> **Dataset excerpt**:
>> start
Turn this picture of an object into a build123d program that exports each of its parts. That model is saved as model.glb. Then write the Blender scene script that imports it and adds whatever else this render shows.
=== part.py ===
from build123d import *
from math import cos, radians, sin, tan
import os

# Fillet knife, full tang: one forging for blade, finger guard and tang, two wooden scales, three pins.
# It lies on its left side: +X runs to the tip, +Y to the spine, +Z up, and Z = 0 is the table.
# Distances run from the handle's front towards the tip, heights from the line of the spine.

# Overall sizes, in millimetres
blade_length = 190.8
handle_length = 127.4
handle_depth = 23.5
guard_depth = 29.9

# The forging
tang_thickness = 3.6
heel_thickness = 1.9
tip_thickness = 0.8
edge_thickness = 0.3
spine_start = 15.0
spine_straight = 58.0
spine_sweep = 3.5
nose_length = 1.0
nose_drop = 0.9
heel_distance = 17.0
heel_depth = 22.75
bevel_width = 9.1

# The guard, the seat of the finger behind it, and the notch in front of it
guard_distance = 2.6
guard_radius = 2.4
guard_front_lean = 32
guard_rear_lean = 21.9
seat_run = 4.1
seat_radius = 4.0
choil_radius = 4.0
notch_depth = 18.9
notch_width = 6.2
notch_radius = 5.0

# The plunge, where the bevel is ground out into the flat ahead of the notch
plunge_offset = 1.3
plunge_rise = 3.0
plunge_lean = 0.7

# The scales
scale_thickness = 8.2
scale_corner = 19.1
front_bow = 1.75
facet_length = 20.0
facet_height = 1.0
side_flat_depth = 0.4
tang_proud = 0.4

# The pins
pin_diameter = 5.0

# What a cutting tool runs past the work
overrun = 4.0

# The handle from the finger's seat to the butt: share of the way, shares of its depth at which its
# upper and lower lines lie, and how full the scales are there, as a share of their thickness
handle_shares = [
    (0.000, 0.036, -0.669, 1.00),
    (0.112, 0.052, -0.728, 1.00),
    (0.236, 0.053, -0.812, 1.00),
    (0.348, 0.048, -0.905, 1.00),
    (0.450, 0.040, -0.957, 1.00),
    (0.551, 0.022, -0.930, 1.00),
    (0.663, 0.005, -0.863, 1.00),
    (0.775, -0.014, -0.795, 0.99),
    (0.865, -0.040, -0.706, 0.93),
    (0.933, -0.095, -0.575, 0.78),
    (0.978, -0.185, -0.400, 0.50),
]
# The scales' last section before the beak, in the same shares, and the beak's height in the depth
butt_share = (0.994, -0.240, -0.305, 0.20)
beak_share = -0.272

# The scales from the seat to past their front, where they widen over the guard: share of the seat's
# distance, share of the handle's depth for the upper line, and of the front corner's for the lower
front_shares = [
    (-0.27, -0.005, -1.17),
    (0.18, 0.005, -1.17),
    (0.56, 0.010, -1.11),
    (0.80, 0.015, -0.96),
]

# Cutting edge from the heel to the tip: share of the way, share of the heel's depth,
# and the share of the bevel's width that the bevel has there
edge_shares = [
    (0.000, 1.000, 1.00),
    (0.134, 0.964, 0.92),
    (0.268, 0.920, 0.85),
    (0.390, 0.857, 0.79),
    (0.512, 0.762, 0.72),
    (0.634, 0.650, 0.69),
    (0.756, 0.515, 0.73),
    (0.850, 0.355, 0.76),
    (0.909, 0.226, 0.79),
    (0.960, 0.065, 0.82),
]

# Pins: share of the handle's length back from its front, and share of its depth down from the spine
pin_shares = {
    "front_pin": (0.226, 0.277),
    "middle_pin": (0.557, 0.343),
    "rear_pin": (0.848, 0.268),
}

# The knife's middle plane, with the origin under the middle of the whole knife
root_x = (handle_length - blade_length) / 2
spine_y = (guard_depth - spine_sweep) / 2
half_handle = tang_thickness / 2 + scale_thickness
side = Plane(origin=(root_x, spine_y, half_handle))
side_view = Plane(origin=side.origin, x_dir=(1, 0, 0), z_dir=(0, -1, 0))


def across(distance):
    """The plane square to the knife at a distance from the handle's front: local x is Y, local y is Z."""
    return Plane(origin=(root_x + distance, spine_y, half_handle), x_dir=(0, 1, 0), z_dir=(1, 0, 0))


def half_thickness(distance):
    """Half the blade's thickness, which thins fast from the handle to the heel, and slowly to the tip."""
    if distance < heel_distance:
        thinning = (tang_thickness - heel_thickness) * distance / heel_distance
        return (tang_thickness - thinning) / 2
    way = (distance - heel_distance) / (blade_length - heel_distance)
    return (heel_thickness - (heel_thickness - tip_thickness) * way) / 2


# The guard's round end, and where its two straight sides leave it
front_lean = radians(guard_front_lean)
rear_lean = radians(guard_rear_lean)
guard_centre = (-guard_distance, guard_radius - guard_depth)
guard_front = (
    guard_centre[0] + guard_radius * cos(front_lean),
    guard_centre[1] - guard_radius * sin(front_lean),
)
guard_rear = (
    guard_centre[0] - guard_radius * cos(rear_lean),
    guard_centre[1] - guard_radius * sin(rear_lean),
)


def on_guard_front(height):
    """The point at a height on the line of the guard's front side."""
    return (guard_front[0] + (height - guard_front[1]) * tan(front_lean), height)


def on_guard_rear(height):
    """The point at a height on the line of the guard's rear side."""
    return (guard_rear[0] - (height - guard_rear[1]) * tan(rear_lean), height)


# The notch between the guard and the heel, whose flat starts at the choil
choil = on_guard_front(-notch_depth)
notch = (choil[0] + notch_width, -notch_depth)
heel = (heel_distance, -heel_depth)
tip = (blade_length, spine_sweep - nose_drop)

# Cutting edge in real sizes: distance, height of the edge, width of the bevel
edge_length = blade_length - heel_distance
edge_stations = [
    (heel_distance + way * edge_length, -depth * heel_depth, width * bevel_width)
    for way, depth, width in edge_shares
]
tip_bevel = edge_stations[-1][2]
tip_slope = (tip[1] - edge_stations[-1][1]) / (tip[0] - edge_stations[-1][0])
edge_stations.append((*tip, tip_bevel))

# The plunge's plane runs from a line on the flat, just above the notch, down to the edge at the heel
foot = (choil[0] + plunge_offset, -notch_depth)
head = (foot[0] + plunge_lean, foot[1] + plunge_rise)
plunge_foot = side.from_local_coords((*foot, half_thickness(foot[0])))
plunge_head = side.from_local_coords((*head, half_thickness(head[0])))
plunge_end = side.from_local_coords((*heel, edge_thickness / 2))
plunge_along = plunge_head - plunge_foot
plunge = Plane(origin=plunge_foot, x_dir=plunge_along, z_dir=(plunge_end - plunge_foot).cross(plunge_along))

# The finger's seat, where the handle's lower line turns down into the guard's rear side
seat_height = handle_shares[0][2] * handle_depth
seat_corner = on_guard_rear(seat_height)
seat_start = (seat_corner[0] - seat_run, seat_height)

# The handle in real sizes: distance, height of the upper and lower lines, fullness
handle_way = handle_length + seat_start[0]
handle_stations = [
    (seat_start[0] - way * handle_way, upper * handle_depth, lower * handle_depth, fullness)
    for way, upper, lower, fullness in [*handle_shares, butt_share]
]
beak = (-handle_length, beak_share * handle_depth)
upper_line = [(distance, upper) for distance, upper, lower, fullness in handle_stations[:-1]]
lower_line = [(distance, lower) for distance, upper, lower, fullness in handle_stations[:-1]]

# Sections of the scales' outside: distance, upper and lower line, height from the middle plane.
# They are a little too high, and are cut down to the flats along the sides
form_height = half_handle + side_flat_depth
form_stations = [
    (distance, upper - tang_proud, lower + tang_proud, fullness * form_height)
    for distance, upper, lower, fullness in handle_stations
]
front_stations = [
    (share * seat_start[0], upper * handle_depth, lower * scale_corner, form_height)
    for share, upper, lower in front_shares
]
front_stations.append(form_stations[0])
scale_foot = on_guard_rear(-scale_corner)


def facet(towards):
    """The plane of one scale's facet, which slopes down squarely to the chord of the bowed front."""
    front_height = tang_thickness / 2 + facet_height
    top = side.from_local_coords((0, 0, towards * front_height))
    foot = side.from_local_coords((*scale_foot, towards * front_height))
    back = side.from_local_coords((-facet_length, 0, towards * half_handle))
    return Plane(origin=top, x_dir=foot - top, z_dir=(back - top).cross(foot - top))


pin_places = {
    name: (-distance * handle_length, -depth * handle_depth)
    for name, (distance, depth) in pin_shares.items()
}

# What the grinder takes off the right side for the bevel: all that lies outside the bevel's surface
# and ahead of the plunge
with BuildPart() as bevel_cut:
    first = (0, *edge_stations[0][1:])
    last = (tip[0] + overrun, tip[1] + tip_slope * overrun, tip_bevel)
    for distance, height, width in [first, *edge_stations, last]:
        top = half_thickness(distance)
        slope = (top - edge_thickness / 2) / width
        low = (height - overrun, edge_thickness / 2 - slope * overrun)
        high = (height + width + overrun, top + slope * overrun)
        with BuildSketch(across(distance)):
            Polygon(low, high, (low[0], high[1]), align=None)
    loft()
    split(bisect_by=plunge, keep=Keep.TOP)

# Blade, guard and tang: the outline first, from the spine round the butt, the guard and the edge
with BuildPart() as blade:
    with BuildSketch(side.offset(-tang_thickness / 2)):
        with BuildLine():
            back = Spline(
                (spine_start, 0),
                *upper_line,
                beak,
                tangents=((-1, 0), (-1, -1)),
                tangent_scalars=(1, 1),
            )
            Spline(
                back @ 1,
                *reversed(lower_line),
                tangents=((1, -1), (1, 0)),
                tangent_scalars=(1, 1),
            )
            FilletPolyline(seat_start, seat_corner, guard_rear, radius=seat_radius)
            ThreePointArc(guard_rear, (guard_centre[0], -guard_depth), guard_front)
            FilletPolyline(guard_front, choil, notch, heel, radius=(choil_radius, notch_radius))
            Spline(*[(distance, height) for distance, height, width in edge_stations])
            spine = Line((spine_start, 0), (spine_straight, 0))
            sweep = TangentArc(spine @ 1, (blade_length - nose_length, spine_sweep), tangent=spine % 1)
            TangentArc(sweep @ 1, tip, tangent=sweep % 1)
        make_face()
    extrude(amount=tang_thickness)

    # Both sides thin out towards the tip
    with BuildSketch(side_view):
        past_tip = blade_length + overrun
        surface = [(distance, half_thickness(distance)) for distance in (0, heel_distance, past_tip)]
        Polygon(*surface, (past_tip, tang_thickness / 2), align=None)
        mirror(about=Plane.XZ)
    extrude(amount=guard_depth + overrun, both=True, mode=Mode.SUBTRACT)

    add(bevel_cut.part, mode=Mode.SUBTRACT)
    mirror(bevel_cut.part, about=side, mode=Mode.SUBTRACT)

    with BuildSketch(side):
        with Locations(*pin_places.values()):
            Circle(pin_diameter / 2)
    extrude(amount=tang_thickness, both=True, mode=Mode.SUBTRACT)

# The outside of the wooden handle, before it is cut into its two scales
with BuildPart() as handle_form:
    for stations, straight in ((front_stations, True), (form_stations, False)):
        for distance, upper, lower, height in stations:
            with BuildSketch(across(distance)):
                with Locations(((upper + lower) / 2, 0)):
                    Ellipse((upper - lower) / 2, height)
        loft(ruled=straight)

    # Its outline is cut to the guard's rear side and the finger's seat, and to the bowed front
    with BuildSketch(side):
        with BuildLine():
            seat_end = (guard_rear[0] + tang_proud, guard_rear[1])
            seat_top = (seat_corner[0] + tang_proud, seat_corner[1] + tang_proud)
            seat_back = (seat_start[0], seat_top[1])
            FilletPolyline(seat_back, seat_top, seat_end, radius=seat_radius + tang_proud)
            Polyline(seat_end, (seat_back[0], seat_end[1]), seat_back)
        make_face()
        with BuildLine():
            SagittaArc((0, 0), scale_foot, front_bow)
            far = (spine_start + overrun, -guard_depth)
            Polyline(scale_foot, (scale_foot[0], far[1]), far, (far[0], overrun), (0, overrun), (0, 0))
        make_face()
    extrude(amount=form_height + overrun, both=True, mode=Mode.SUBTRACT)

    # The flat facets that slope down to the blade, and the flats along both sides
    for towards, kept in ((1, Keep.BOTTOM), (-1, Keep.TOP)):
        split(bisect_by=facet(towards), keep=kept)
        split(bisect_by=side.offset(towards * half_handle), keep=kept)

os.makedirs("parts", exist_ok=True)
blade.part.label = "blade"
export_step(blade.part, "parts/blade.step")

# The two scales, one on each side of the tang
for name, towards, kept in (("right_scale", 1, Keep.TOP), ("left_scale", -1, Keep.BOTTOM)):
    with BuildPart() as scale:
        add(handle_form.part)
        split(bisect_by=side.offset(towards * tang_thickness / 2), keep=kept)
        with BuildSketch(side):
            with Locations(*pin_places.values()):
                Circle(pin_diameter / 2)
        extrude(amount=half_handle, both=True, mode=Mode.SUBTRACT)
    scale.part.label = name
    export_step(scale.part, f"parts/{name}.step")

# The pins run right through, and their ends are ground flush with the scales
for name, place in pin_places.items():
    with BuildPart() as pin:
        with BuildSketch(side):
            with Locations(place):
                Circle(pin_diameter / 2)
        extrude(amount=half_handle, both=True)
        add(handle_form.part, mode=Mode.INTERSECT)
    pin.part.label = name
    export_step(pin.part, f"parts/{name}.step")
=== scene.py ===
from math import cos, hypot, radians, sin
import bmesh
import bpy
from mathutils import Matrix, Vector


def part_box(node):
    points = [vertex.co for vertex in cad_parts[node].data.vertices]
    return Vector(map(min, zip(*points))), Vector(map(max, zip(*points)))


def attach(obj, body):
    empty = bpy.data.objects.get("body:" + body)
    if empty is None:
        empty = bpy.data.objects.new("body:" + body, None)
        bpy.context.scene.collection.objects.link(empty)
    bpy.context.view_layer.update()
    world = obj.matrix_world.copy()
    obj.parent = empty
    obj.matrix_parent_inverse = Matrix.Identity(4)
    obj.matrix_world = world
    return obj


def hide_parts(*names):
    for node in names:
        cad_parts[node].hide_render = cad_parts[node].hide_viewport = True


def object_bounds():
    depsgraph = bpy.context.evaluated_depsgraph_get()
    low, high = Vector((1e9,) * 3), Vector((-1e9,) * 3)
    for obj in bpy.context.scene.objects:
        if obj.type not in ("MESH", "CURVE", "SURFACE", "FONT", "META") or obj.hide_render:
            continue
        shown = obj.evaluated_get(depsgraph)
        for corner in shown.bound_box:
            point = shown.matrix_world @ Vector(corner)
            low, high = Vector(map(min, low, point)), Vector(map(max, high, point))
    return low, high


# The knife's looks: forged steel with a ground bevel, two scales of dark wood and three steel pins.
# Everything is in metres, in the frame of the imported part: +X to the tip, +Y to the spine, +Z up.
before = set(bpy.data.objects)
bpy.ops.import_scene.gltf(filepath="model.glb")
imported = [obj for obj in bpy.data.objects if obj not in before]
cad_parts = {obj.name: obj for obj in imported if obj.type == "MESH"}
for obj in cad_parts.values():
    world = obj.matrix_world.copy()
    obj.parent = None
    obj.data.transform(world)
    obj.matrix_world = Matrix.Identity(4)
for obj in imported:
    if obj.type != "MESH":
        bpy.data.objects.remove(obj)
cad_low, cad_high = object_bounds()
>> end
> **The exercise**: Everything from the line containing "# The pins run" down to the line containing "shown = obj.evaluated_get(depsgraph)" should be retyped exactly, both lines included, and nothing more.

> **Written solution**:
# The pins run right through, and their ends are ground flush with the scales
for name, place in pin_places.items():
    with BuildPart() as pin:
        with BuildSketch(side):
            with Locations(place):
                Circle(pin_diameter / 2)
        extrude(amount=half_handle, both=True)
        add(handle_form.part, mode=Mode.INTERSECT)
    pin.part.label = name
    export_step(pin.part, f"parts/{name}.step")
=== scene.py ===
from math import cos, hypot, radians, sin
import bmesh
import bpy
from mathutils import Matrix, Vector


def part_box(node):
    points = [vertex.co for vertex in cad_parts[node].data.vertices]
    return Vector(map(min, zip(*points))), Vector(map(max, zip(*points)))


def attach(obj, body):
    empty = bpy.data.objects.get("body:" + body)
    if empty is None:
        empty = bpy.data.objects.new("body:" + body, None)
        bpy.context.scene.collection.objects.link(empty)
    bpy.context.view_layer.update()
    world = obj.matrix_world.copy()
    obj.parent = empty
    obj.matrix_parent_inverse = Matrix.Identity(4)
    obj.matrix_world = world
    return obj


def hide_parts(*names):
    for node in names:
        cad_parts[node].hide_render = cad_parts[node].hide_viewport = True


def object_bounds():
    depsgraph = bpy.context.evaluated_depsgraph_get()
    low, high = Vector((1e9,) * 3), Vector((-1e9,) * 3)
    for obj in bpy.context.scene.objects:
        if obj.type not in ("MESH", "CURVE", "SURFACE", "FONT", "META") or obj.hide_render:
            continue
        shown = obj.evaluated_get(depsgraph)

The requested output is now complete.